20 juin 2021

« Ce n’est plus le virus qui nous traque… » : une petite phrase qui a déjà trop servi

« Ce n’est plus le virus qui nous traque, c’est nous qui le traquons » : Ainsi s’exprimait Olivier Véran au micro de Sonia Mabrouk, sur Europe 1, le 26 juin 2020 (à 1:05 sur la vidéo ; texte intégral sur le site Vie Publique). Avec son balancement interne, cette petite phrase était de belle facture. Elle n’avait pourtant pas eu un retentissement considérable à l’époque. Question de contexte, sûrement. Sortis du confinement, les Français avaient d’autres idées en tête.

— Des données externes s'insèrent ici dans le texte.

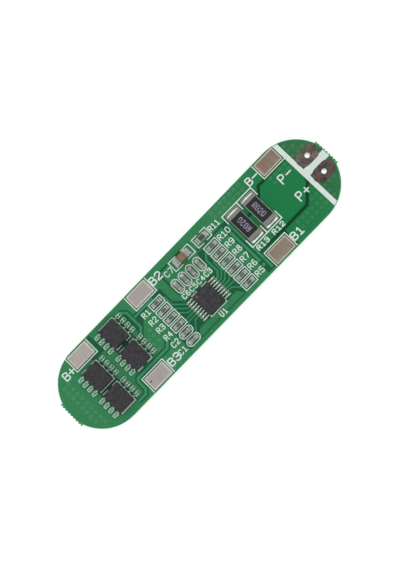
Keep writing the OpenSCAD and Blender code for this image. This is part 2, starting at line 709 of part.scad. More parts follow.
// Toe fillets in front of every lead
module toe_fillets(count, pitch, span, h, w) for (turn = [0, 180], i = [0:count - 1])
    rotate(turn) translate([span/2, (i - (count - 1)/2)*pitch, 0])
        solder_fillet(toe_land - land_rim, w, h);

module solder_transistors() color("#dfe1e2") for (i = [0:3]) at_fet(i)
    toe_fillets(4, fet_pitch, fet_span, fet_lead_t, 0.6);
module solder_monitor_chip() color("#dfe1e2") place(chip_at, 0)
    toe_fillets(8, chip_pitch, chip_span, chip_lead_t, 0.3);
module solder_shunts() color("#dfe1e2") for (s = shunts) place(s, 90)
    end_fillets(shunt_size, shunt_end_land, 0.5, 3);
module solder_resistors() color("#dfe1e2") {
    for (r = resistors) place(r, 0) end_fillets(resistor_size, end_land, 0.3, 0.75);
    place(r11_at, 0) end_fillets(r11_size, end_land, 0.35, 1.15);
}
module solder_capacitors() color("#dfe1e2") {
    for (c = capacitors) place(c, c[2]) end_fillets(capacitor_size, end_land, 0.45, 0.75);
    place(c7_at, 0) end_fillets(c7_size, end_land, 0.6, 1.5);
}

circuit_board();
copper_pours_top();
signal_traces();
copper_pours_bottom();
vias();
component_lands();
silkscreen();
tab_b_plus();
tab_b2();
tab_b_minus();
tab_b3();
tab_b1();
wire_pad_p_minus();
wire_pad_p_plus();
monitor_chip_body();
monitor_chip_leads();
transistor_q1_body();
transistor_q1_leads();
transistor_q2_body();
transistor_q2_leads();
transistor_q3_body();
transistor_q3_leads();
transistor_q4_body();
transistor_q4_leads();
shunt_r12_element();
shunt_r12_ends();
shunt_r13_element();
shunt_r13_ends();
resistor_r1();
resistor_r2();
resistor_r3();
resistor_r4();
resistor_r5();
resistor_r6();
resistor_r7();
resistor_r8();
resistor_r9();
resistor_r10();
resistor_r11();
resistor_ends();
capacitor_c1();
capacitor_c2();
capacitor_c3();
capacitor_c4();
capacitor_c5();
capacitor_c6();
capacitor_c7();
capacitor_ends();
solder_transistors();
solder_monitor_chip();
solder_shunts();
solder_resistors();
solder_capacitors();
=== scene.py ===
"""Battery management board: camera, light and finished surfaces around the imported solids.

The file follows the board as it is made: laminate, copper and mask, ink, tabs, wire pads,
packages, chip parts and solder. Lengths are in millimetres until a mesh is written.
"""

import math

import bpy
import numpy as np
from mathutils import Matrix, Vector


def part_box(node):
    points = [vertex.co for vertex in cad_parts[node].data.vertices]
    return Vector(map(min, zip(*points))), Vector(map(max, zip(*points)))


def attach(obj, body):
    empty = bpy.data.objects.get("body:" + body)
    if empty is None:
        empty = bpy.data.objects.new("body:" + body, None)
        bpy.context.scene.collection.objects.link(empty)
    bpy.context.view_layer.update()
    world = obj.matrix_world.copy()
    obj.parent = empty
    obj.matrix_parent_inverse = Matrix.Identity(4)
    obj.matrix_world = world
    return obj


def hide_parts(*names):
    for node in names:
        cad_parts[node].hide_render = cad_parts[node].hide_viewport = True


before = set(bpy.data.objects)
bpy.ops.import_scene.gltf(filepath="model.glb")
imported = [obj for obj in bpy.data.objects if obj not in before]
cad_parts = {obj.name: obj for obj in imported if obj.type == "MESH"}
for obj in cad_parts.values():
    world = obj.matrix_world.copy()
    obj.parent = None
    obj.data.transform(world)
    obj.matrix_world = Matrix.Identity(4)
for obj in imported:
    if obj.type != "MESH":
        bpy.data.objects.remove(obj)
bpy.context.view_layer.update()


def show(name, data):
    """An object in the scene for a camera, a lamp or a mesh."""
    made = bpy.data.objects.new(name, data)
    bpy.context.scene.collection.objects.link(made)
    return made


# ------------------------------------------------------------------ camera and studio
# The camera looks straight down on the board, which lies slantwise in view. Four soft lamps
# stand round it, as in a light tent, with a pale room behind them. Places here are in metres.

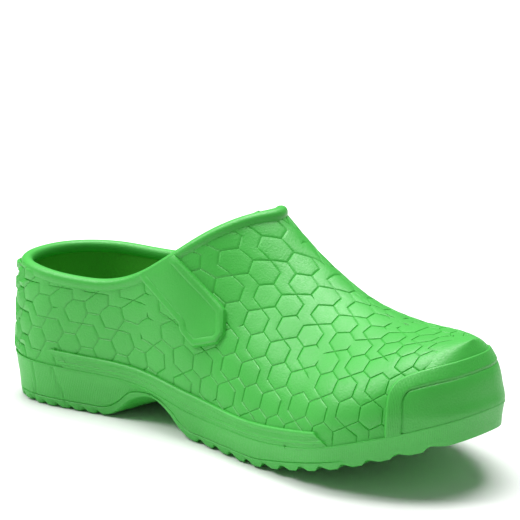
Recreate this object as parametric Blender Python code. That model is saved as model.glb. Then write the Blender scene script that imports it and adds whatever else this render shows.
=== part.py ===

Peut-être déçu du peu d’impact de sa formule, le ministre de la Santé l’avait réitérée un mois plus tard, à deux jours d’intervalle, à l’occasion d’entretiens avec Le Soir puis avec Le Parisien. Là, il prenait un risque, car la tonalité héroïque de cette phrase n’était déjà plus de mise. « Derrière le propos guerrier pointe la fébrilité du gouvernement », soulignait Solveig Godeluck dans Les Échos. En effet, les contaminations avaient recommencé à progresser depuis trois semaines : la seconde vague de l’épidémie s’annonçait.

Les répétitions de cette phrase n’avaient pas marqué davantage que sa première apparition. Et en réalité, vu la suite des événements, le ministre avait tout lieu de s’en féliciter : il valait mieux rester dans l’obscurité que s’illustrer avec une formule démentie par les faits.

On comprend donc mal pourquoi, deux vagues épidémiques et 100 000 décès plus tard, Olivier Véran a tenu à réitérer encore une fois sa petite phrase aujourd’hui dans Le Journal du dimanche. Peut-être est-elle enfin vraie sur le fond, mais à quoi bon prendre le risque qu’on lui rappelle ses antécédents ?

Ce qui n’a pas manqué, bien entendu : la répétition a été vite repérée par des internautes et par les chaînes d’information en continu. Et le second degré de la petite phrase, qui aurait dû être « la France est en train de vaincre l’épidémie », devient quelque chose comme : « le ministre de la Santé se ridiculise ».